The second answer is that these days, the sins of a world leader are much harder to hide than in the past. Everybody has a megaphone. History used to be written by and for the elites, but thanks in part to the internet, we can see more than ever how the actions of "Great Men" affect people at the bottom of the power pyramid — and, if we're listening, are made to understand why it matters. Thirty years ago, for example, AIDS activists had to chain themselves to the balcony of the New York Stock Exchange to draw attention to how the government under Bush and Ronald Reagan was failing them; these days, that narrative is a headline on HuffPost.
Nobody, not even a relatively kindly president, gets to escape this truth. Mostly, that's a good thing. We can't begin to fix our collective mistakes, Philly.com's Will Bunch writes, "until we start telling the truth about our history."
But the danger is that we too heartily embrace cynicism. The most famous intellectual case to elect Donald Trump, after all, suggested he might well destroy the country. In the absence of heroes to lead the country, some folks have opted to vote for outright villainy. That's a horrible idea.

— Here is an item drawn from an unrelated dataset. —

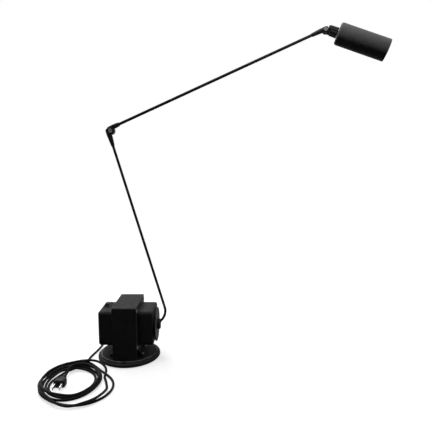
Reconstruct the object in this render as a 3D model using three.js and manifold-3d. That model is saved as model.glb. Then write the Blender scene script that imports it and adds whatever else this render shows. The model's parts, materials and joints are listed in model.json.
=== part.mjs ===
// Desk lamp: a small cylindrical head on two jointed rods, over a transformer block on a round foot.
// Millimetres, +Z up, +Y away from the viewer. The origin is the centre of the foot's underside.
import * as THREE from 'three';
import { mergeVertices } from 'three/addons/utils/BufferGeometryUtils.js';
import Module from 'manifold-3d';

const wasm = await Module();
wasm.setup();

// Driving dimensions

const seat = 0.3;
const overrun = 3;
const weld = 0.0001;

const foot = {
  radius: 66,
  thickness: 6.8,
  topRound: 2.5,
  lowChamfer: 0.9,
  padThickness: 1.5,
  padInset: 4,
  recessRadius: 11,
  recessDepth: 4,
  channelWidth: 6,
  channelDepth: 5.8,
};

const swivel = {
  shankRadius: 4,
  headRadius: 8,
  washerRadius: 9.5,
  washerThickness: 1.2,
  nutRadius: 7.5,
  nutThickness: 5,
  shankPastNut: 1.5,
};

const tray = {
  radius: 60.3,
  floorThickness: 2,
  rimThickness: 1.8,
  rimHeight: 3.6,
};

const core = {
  leg: 33,
  stack: 46,
  windowHeight: 57.2,
  rivetInset: 6,
  rivetRadius: 2,
  rivetHeadRadius: 3.8,
  rivetHeadHeight: 1.8,
};

const band = { width: 50, thickness: 2, outerBend: 2.2 };

const bracket = {
  height: 18.5,
  sheet: 2,
  webInset: 1,
  lowerFlange: 14,
  upperFlange: 10,
  length: 60,
  screwShare: 0.62,
  gussetShare: 0.8,
};

const footScrew = { radius: 2, headRadius: 4, headHeight: 2.2, grip: 1.6 };

const cover = {
  belowWindow: 10.5,
  aboveWindow: 6.3,
  besideWinding: 2.9,
  reach: 57.5,
  wall: 2,
  edgeRound: 5,
  topCorner: 6,
  bottomCorner: 9,
  flange: 1.2,
  flangeCorner: 2,
};

const coilFormer = { wall: 1.4, flange: 1.5, besideLeg: 0.9, corner: 5 };

const mainsSwitch = {
  length: 33,
  width: 14,
  bezelHeight: 1.3,
  bezelCorner: 1.2,
  bodyLength: 28,
  bodyWidth: 10.6,
  bodyDepth: 15,
  wellLength: 25,
  wellWidth: 8.2,
  wellDepth: 9.5,
  rockerGap: 0.4,
  rockerDrop: 4,
  rockerRise: 2.6,
  pivotDepth: 1.6,
  pivotRadius: 1.2,
  pivotPast: 0.8,
  fromEdge: 10.6,
  fromMiddle: 11,
};
const rockerTilt = THREE.MathUtils.degToRad(9);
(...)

Where does that leave us when it comes to the legacy of George H.W. Bush? Well, he was the Willie Horton candidate — and the leader who signed the Americans with Disabilities Act. He helped cover up the Iran-Contra scandal — and was the last Republican president to take environmental concerns seriously. The list of pros and cons is endless. There are a lot of truths about George H.W. Bush, and we need to hear all of them.